PASADENA, Calif. — Less than two years ago, Clay Helton left the Rose Bowl field in triumph after leading Southern California past Penn State in one of the most thrilling bowl games ever played.

The Trojans' head coach left the same field Saturday by walking underneath a red-lettered sign reading "HELTON OUT. TIME FOR CHANGE."

Helton still had his job as he left Pasadena following USC's 34-27 loss to struggling UCLA, the fourth loss in five games overall for the Trojans (5-6, 4-5 Pac-12). But disgruntled USC supporters chanted for his firing during the game, and more fans shouted insults at him while he walked up the tunnel to a somber locker room.

The coach spoke in the locker room with athletic director Lynn Swann, and Helton said he got no indication a coaching change is imminent at the West Coast's premier program.

"He just hugged my neck in there and said, 'Coach, see you Monday,'" Helton said. "Look forward to it.'"

Helton has repeatedly said he doesn't expect to lose his job this season, and Swann has backed him in public. But just two seasons after that Rose Bowl triumph, and just one season after a Pac-12 title capped the best two-year stretch to start a coaching tenure in USC history, even the folksy Texan realizes his job security looks tenuous from the outside.

"It doesn't bother me," Helton said of the vociferous boos and taunts from USC's fans at the Rose Bowl. "My main heartbreak is for our seniors, because I wanted it for them. I know the job. The job is if you win, people are going to pat you on the back, and if you lose, you know they're going to get after you. If you don't like it, don't be in this profession. I know it. It rolls off my back, so I'm not worried about it."

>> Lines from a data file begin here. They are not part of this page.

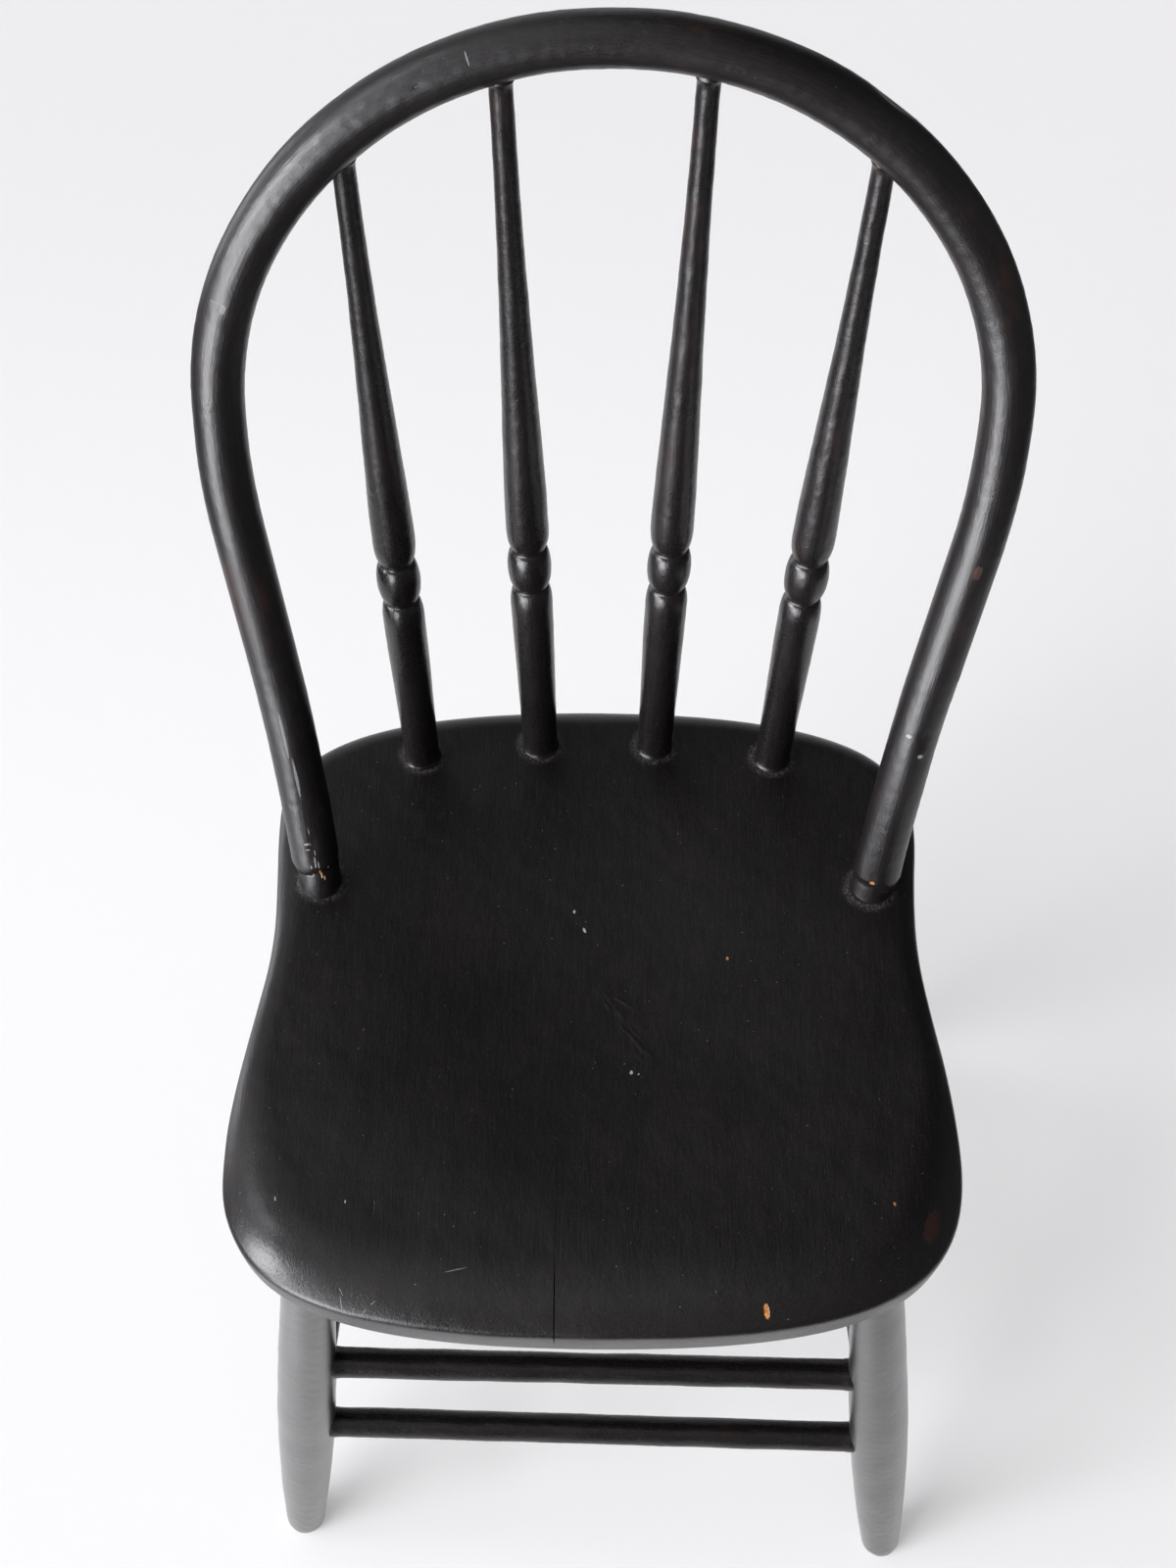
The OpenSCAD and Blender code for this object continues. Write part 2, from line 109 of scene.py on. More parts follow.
INNER_SPINDLE_X = 34 * MM
OUTER_SPINDLE_X = 104 * MM
SPINDLE_INSET = 28.5 * MM
SPINDLE_ROW_SAG = 8.5 * MM
OUTER_SPINDLE_TURN = math.radians(40.4)
INNER_SPINDLE_TURN = math.radians(14.2)
INNER_SPINDLE_SKEW = math.radians(2.8)
OUTER_SPINDLE_SKEW = math.radians(1.5)
SPINDLE_FOOT_D = 20.4 * MM
SPINDLE_SWELL_D = 23.4 * MM
BEAD_D = 24.2 * MM
GROOVE_D = 17.6 * MM
SPINDLE_TIP_D = 11.4 * MM
BEAD_HEIGHT = 152.5 * MM
OUTER_BEAD_SKEW = 2.5 * MM
BEAD_LENGTH = 27.5 * MM
GROOVE_WIDTH = 2 * MM
LOW_ROLL = 13 * MM
HIGH_ROLL = 14 * MM

LEG_FOOT_D = 24 * MM
LEG_BELLY_D = 36 * MM
LEG_BELLY_HEIGHT = 175 * MM
LEG_TOP_D = 26 * MM
FRONT_LEG_INSET = 45 * MM
FRONT_LEG_SETBACK = 80 * MM
BACK_LEG_INSET = 57 * MM
BACK_LEG_SETBACK = 64 * MM

STRETCHER_D = 18.2 * MM
FRONT_STRETCHER_HEIGHTS = {"upper": 219 * MM, "lower": 141 * MM}
SIDE_STRETCHER_HEIGHTS = {"upper": 184 * MM, "lower": 105 * MM}
BACK_STRETCHER_HEIGHT = 144 * MM


# Surface maths -----------------------------------------------------------------

def ripple(points, size, seed, waves=28):
    """Smooth random relief of about -1 to 1, with swells about size across."""
    random = np.random.default_rng(seed)
    total = np.zeros(points.shape[:-1])
    for _ in range(waves):
        direction = random.normal(size=3)
        direction *= 2 * math.pi / size * random.uniform(0.6, 1.3) / np.linalg.norm(direction)
        total += np.sin(points @ direction + random.uniform(0, 2 * math.pi))
    return total / math.sqrt(waves)


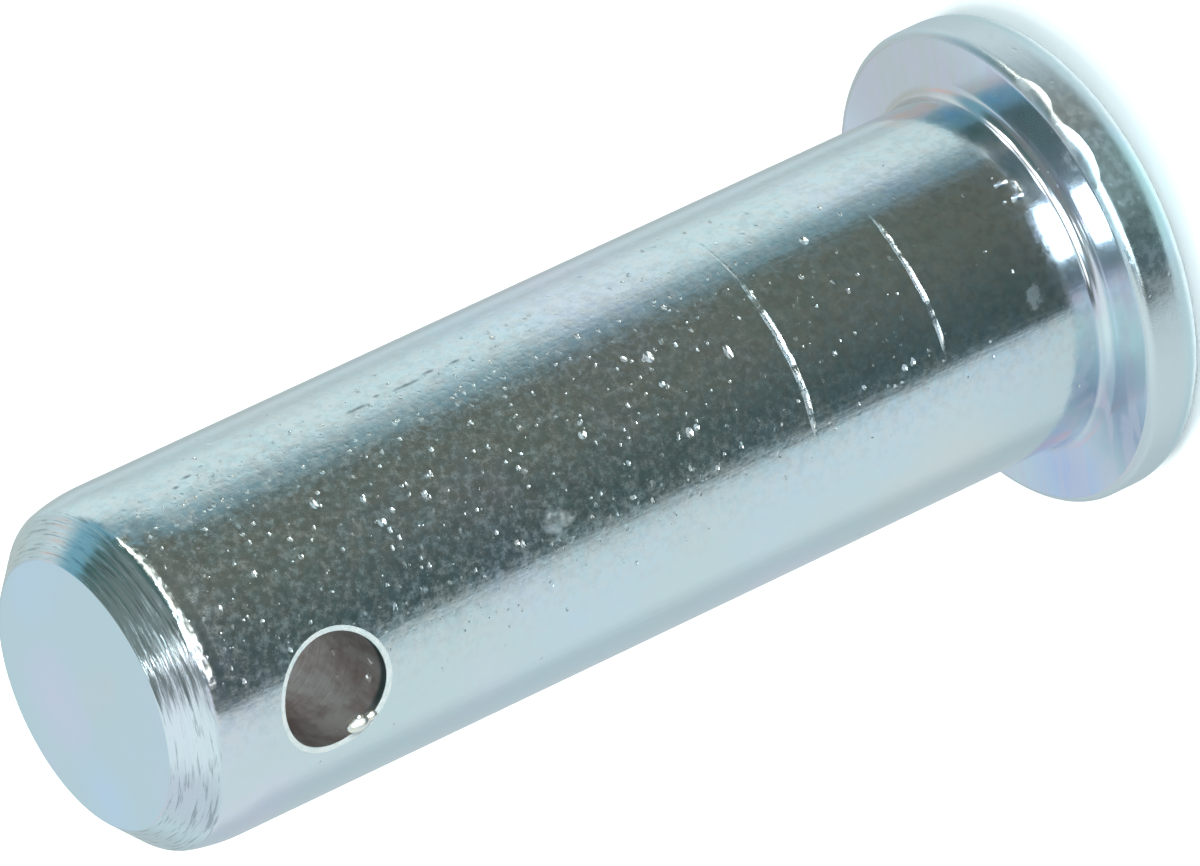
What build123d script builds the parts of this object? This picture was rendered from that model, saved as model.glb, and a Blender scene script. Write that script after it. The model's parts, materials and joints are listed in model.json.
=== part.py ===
from build123d import *
import os

# Headed clevis pin, turned from one piece of steel and zinc plated.
# It goes through the two ears of a clevis and the rod eye between them, and a
# split cotter through the cross hole keeps it there.
#
# Millimetres. The pin stands on its head: the origin is the centre of the
# head's outer face, +Z runs up the shank to the free end, and the cross hole
# runs along Y.

# Driving dimensions
shank_diameter = 10.0          # runs in the clevis ears and the rod eye
grip_length = 30.0             # underside of the head to the free end
head_overhang = 1.85           # how far the head stands out past the shank
head_thickness = 2.0
crown_round = 0.95             # between the head's outer face and its rim
rim_round = 0.3                # between the rim and the underside of the head
root_fillet = 0.4              # between the underside of the head and the shank
lead_in_length = 1.4           # drawn-in stretch of the shank behind the end chamfer
lead_in_drop = 0.2             # how much radius the shank loses along it
end_chamfer = 1.0              # turned on the free end at 45 degrees
end_edge_round = 0.12          # the plated-over edges of that chamfer
cross_hole_diameter = 3.2      # takes the split cotter
cross_hole_to_end = 4.6        # centre of the cross hole to the free end
cross_hole_edge_break = 0.18   # countersunk lip at both mouths of the cross hole

# Worked out from them
shank_radius = shank_diameter / 2
head_radius = shank_radius + head_overhang
total_length = head_thickness + grip_length
chamfer_start = total_length - end_chamfer
lead_in_start = chamfer_start - lead_in_length
nose_radius = shank_radius - lead_in_drop
end_face_radius = nose_radius - end_chamfer
cross_hole_height = total_length - cross_hole_to_end


with BuildPart() as clevis_pin:

    # Half section of the turned blank: radius across, height up
    with BuildSketch(Plane.XZ):
        with BuildLine():
            outer_face = Line((0, 0), (head_radius, 0))
            rim = Line(outer_face @ 1, (head_radius, head_thickness))
            underside = Line(rim @ 1, (shank_radius, head_thickness))
            shank = Line(underside @ 1, (shank_radius, lead_in_start))
            lead_in = TangentArc(shank @ 1, (nose_radius, chamfer_start), tangent=shank % 1)
            end_bevel = Line(lead_in @ 1, (end_face_radius, total_length))
            end_face = Line(end_bevel @ 1, (0, total_length))
            Line(end_face @ 1, outer_face @ 0)
        make_face()

        # Rounded corners of the section, each found by where it stands
        fillet(vertices().sort_by_distance(outer_face @ 1)[0], crown_round)
        fillet(vertices().sort_by_distance(rim @ 1)[0], rim_round)
        fillet(vertices().sort_by_distance(underside @ 1)[0], root_fillet)
        fillet(vertices().sort_by_distance(lead_in @ 1)[0], end_edge_round)
        fillet(vertices().sort_by_distance(end_bevel @ 1)[0], end_edge_round)
    revolve(axis=Axis.Z)

    # Cross hole, drilled right through the shank
    with BuildSketch(Plane.XZ):
        with Locations((0, cross_hole_height)):
            Circle(cross_hole_diameter / 2)
    extrude(amount=head_radius, both=True, mode=Mode.SUBTRACT)

    # The drill's sharp edges are broken where the hole comes out of the round shank
    mouths = edges(Select.LAST).filter_by(GeomType.LINE, reverse=True)
    chamfer(mouths, cross_hole_edge_break)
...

With its season in tatters, USC would have to upset unbeaten Notre Dame next weekend just to become bowl-eligible. The Trojans haven't had a seven-loss regular season since 2000, coach Paul Hackett's final year before Pete Carroll took over and started a renaissance.

Helton expects to be on the sideline to face the Fighting Irish.

"I live just like I told you: I work my butt off every 24 hours to try to buy another 24," Helton said. "If you work as hard as you can and do the best job you can for your kids and for the university you love, you have no regrets, and I don't. I'll continue to work as hard as humanly possible. I've got great support from USC, from Lynn Swann and from these kids, and I owe it to them to work as hard as I can for them."

Just 9 1/2 months ago, Helton received a contract extension through the 2023 season. The deal from Swann was a reward for winning a school-record 21 games in his first two seasons, including that epic Rose Bowl triumph and the Trojans' first Pac-12 title since 2008.

USC's loss to the rival Bruins was the most damaging blow yet to the longtime offensive assistant who took over a team engulfed in turmoil midway through the 2015 season and eventually led it to remarkable heights, only to see it all crash down in the past three months. The Trojans were terrible offensively in early-season losses to Texas and Stanford before their current 1-4 skid.

Even his detractors must admit Helton has given stability to a turbulent program and provided adult leadership at a school sorely lacking it in recent years.

But while the Trojans were winning big over the past two years, a large segment of USC fans still never bought into Helton, who had never been a head coach before replacing Steve Sarkisian. They critiqued his offensive imagination, his choice of assistants and even the incongruity of his Southern style in the heart of California.

As the losses pile up, the boos have only grown louder at a school trying to sell tickets and suites at the renovated Coliseum next season.

Many fans point out that Helton's Trojans have largely struggled whenever Sam Darnold wasn't Helton's quarterback, and freshman passer J.T. Daniels had another rough game at the Rose Bowl, going 20 of 34 for 337 yards and two costly interceptions.

Daniels, the nation's top prep quarterback last season, gave impassioned postgame support for the coach who recruited him out of Orange County.

"Nobody wants to see him go," Daniels said. "Everybody here that knows him loves him. If you blame Clay Helton for that loss, then you have no idea what football is. There's things that players aren't executing, and that's it. The players' part of the ballgame is to make the plays. We have the opportunity."